WASHINGTON—Production at U.S. factories rebounded more than expected in October as the drag from Hurricane Ida faded and motor vehicle output picked up, but manufacturing continues to be constrained by shortages of raw materials and labor.
Manufacturing output surged 1.2 percent last month to its highest level since March 2019, after falling 0.7 percent in September, the Federal Reserve said on Tuesday. Economists polled by Reuters had forecast manufacturing production rising 0.7 percent.
Output increased 4.5 percent compared to October 2020. Manufacturing, which accounts for 12 percent of the U.S. economy, is being underpinned by businesses desperate to rebuild depleted inventories.

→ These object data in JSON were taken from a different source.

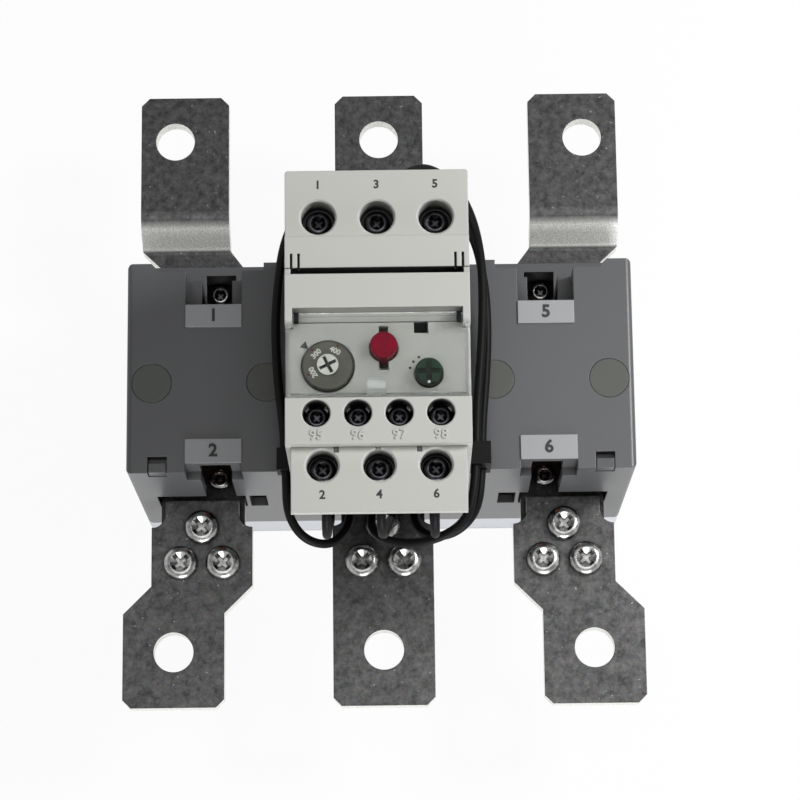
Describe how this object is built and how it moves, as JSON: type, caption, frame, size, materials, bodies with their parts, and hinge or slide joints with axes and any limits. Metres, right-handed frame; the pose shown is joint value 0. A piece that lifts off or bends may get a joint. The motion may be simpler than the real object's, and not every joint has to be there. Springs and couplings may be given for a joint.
{
  "type": "thermal overload relay",
  "caption": "Three-pole thermal overload relay on a current-transformer block with flat bar terminals, screw terminals, a current dial, test and reset buttons and a clear hinged cover.",
  "frame": {"origin": "centre of the flat mounting back, in the plane it rests on", "axes": "+Z out of the front, +Y towards the line terminals, +X to the right seen from the front"},
  "size_m": [0.144, 0.1748, 0.1654],
  "materials": {
    "housing": "satin moulded",
    "base": "satin moulded",
    "head": "fine matt moulded",
    "head_dark": "fine matt moulded",
    "black_plastic": "moulded",
    "copper_tinned": "dull tinned",
    "zinc": "zinc plated",
    "dark_steel": "blackened",
    "lamination": "stacked sheet",
    "winding": "enamelled wire",
    "brass": "bright",
    "strip": "rolled strip",
    "cream_plastic": "moulded",
    "red": "gloss",
    "green": "gloss",
    "dial": "moulded",
    "clear": "clear",
    "lead": "smooth sleeve",
    "spring": "drawn wire"
  },
  "bodies": {
    "relay": {"ct_housing": "housing", "ct_base": "base", "well_plugs": "housing", "lead_bush": "black_plastic", "cores": "lamination", "bobbins": "cream_plastic", "windings": "winding", "busbar_left": "copper_tinned", "busbar_middle": "copper_tinned", "busbar_right": "copper_tinned", "load_plate_left": "copper_tinned", "load_plate_middle": "copper_tinned", "load_plate_right": "copper_tinned", "plate_screws": "zinc", "bar_screws": "zinc", "mounting_unit": "head", "line_clamps": "zinc", "line_screws": "dark_steel", "load_block": "head", "load_clamps": "zinc", "load_screws": "dark_steel", "relay_case": "head", "relay_front": "head", "aux_block": "head", "line_strips": "strip", "heaters": "strip", "bimetals": "strip", "pivot_pin": "zinc", "nc_contacts": "brass", "no_contacts": "brass", "aux_washers": "zinc", "aux_screws": "dark_steel", "test_spring": "spring", "reset_spring": "spring", "lead_clip_left": "black_plastic", "lead_clip_right": "black_plastic", "line_lead_left": "lead", "line_lead_middle": "lead", "line_lead_right": "lead", "load_lead_left": "lead", "load_lead_middle": "lead", "load_lead_right": "lead"},
    "slider": {"slider_bar": "cream_plastic"},
    "lever": {"trip_lever": "cream_plastic"},
    "carriage": {"contact_carriage": "cream_plastic", "nc_bridge": "brass", "no_bridge": "brass"},
    "flag": {"trip_flag": "green"},
    "dial": {"current_dial": "dial", "dial_cam": "cream_plastic"},
    "test": {"test_button": "red"},
    "plunger": {"reset_plunger": "green"},
    "knob": {"reset_knob": "green"},
    "lid": {"cover": "clear"}
  },
  "joints": [
    {"name": "slider_slide", "type": "slide", "parent": "relay", "child": "slider", "axis": [1, 0, 0], "range_m": [0, 0.002], "stiffness_N_per_m": 150, "springref_m": -0.001},
    {"name": "lever_turn", "type": "hinge", "parent": "relay", "child": "lever", "pos_m": [0.0072, -0.024, 0.1355], "axis": [0, 0, -1], "range_deg": [0, 9.6]},
    {"name": "carriage_slide", "type": "slide", "parent": "relay", "child": "carriage", "axis": [-1, 0, 0], "range_m": [0, 0.0017]},
    {"name": "flag_slide", "type": "slide", "parent": "relay", "child": "flag", "axis": [1, 0, 0], "range_m": [0, 0.0037]},
    {"name": "dial_turn", "type": "hinge", "parent": "relay", "child": "dial", "pos_m": [-0.0122, -0.0187, 0.158], "axis": [0, 0, 1], "range_deg": [-65, 65]},
    {"name": "test_press", "type": "slide", "parent": "relay", "child": "test", "axis": [0, 0, -1], "range_m": [0, 0.0025], "stiffness_N_per_m": 400, "springref_m": -0.002, "deforming": ["test_spring"]},
    {"name": "reset_press", "type": "slide", "parent": "relay", "child": "plunger", "axis": [0, 0, -1], "range_m": [0, 0.0025], "stiffness_N_per_m": 400, "springref_m": -0.002, "deforming": ["reset_spring"]},
    {"name": "reset_turn", "type": "hinge", "parent": "plunger", "child": "knob", "pos_m": [0.0123, -0.0208, 0.159], "axis": [0, 0, 1], "range_deg": [0, 90]},
    {"name": "cover_swing", "type": "hinge", "parent": "relay", "child": "lid", "pos_m": [0, -0.0076, 0.1633], "axis": [-1, 0, 0], "range_deg": [0, 95]}
  ],
  "couplings": [
    {"joint": "lever_turn", "follows": "slider_slide", "rad_per_m": 83.14},
    {"joint": "carriage_slide", "follows": "slider_slide", "ratio": 0.8333},
    {"joint": "flag_slide", "follows": "slider_slide", "ratio": 1.8333}
  ]
}
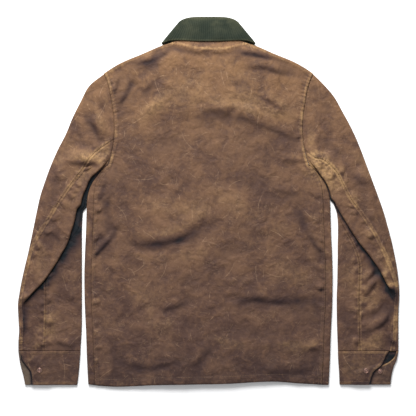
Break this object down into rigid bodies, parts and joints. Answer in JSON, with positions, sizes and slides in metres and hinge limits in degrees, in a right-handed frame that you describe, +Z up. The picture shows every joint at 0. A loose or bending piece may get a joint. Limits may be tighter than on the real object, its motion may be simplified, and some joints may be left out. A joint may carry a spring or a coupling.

Spending shifted to goods from services over the course of the COVID-19 pandemic, straining global supply chains. Raw materials such semiconductors are in short supply. Workers are also scarce, hampering the delivery of materials to factories as well as the shipment of finished goods to markets.
Even with spending rotating back to services as coronavirus infections driven by the Delta variant subside, demand for goods remains strong.
Production at auto plants rebounded 11.0 percent last month after declining for two straight months. Excluding autos, manufacturing output rose 0.6 percent in October.
Consumer goods production rebounded 1.4 percent. But machinery production dropped 1.3 percent because of an ongoing strike at John Deere. Last month’s jump in manufacturing output combined with a 4.1 percent rebound in mining and a 1.2 percent rise in utilities to boost industrial production by 1.6 percent. That followed a 1.3 percent drop in September.
Capacity utilization for the manufacturing sector, a measure of how fully firms are using their resources, increased 0.9 percentage point in October to 76.7 percent, the highest since January 2019. Overall capacity use for the industrial sector rose to 76.4 percent from 75.2 percent in September. It is 3.2 percentage points below its 1972–2020 average.
Officials at the Fed tend to look at capacity use measures for signals of how much “slack” remains in the economy—how far growth has room to run before it becomes inflationary.